Comment by dylan604
Yeah, in astro, the quality of the lens shows in much more disappointing ways that regular photography. Any softness from the lens can be part of the art in regular photography, but in astro is a lesser image.
Maybe I missed it, but where in Europe are you? Are the temps part of your softness issue? I'm in Texas, and during the summer when it's prime time for central part of the Milky Way the seeing is horrible from the extreme high temps and the disturbance it causes in the air.
I've been looking at getting a dedicated astro camera as well to reduce that weight as well as free up the camera body to go back to its primary mission of time lapse. I've already gone down the rabbit hole deep enough to have a secondary scope and camera to use as a guide scope to overcome any of the slight mis-alignments during polar alignment. The hole is deep and easy to fall into.
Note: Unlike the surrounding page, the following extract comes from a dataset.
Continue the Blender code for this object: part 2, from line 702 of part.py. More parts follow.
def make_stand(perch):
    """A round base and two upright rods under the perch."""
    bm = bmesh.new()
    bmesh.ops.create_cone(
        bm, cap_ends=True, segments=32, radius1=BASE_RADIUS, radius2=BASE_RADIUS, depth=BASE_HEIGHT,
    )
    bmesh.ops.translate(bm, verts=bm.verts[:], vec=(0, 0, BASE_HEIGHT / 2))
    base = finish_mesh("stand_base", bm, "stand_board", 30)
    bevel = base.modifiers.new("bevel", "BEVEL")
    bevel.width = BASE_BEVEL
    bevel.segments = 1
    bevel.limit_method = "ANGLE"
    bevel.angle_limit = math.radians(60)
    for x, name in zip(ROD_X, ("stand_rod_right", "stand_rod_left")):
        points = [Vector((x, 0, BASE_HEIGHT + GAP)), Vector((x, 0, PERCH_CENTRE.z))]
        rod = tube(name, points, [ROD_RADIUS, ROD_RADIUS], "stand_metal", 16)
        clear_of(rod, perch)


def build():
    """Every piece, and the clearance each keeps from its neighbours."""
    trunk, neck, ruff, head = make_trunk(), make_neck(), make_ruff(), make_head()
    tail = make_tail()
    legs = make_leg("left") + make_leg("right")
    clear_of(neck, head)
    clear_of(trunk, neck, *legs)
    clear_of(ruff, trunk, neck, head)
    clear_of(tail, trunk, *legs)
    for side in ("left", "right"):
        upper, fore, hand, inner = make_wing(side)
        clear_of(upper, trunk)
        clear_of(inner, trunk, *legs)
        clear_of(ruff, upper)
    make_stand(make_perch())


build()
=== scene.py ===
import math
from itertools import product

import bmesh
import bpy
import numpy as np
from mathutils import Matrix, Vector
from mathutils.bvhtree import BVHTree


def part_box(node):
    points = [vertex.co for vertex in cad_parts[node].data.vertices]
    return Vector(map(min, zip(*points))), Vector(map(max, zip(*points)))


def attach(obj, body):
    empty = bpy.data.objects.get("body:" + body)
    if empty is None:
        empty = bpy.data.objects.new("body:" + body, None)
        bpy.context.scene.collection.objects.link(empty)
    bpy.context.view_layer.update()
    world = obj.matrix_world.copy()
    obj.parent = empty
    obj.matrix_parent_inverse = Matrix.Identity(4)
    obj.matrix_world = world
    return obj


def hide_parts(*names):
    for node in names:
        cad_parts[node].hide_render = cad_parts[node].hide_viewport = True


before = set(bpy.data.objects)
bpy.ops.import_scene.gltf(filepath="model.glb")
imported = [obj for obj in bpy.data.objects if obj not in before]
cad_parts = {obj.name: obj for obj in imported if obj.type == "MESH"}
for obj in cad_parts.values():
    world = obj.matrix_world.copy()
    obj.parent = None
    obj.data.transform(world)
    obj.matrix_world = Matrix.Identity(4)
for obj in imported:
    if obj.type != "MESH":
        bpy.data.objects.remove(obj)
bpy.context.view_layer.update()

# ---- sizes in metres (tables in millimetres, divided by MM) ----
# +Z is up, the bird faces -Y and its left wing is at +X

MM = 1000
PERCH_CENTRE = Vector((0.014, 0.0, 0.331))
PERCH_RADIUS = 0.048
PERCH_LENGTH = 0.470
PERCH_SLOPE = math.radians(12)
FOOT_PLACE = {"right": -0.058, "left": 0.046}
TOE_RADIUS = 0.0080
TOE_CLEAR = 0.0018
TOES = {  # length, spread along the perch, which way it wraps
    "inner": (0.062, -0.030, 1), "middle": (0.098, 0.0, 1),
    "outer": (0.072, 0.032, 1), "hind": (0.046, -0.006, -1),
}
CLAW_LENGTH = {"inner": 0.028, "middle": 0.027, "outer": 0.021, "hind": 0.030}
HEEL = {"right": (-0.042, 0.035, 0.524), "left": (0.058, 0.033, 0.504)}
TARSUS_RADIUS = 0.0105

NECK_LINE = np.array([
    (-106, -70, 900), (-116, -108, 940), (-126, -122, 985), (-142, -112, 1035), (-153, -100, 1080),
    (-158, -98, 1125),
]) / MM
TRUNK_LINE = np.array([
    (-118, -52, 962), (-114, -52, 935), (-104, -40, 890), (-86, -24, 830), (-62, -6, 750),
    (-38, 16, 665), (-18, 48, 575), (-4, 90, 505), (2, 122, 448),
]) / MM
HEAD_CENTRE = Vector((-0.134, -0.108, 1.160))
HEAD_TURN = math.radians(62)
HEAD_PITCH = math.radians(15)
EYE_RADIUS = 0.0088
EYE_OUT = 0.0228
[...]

Be careful when looking down that hole wondering how far you'd be willing to go as you'll be deeper than you expected before you realize you've left the edge.
> slight mis-alignments during polar alignment
For long enough observation there is no such thing as correct polar alignment on earth, thanks to atmospheric lensing. The density of the atmosphere shifts stars up with increasing amounts depending on how low they are.
If your mount can accurately track in dec, then using a more complete pointing model-- the accommodates this lensing along with the major mount orthogonality errors-- generally eliminates the need for a guide camera.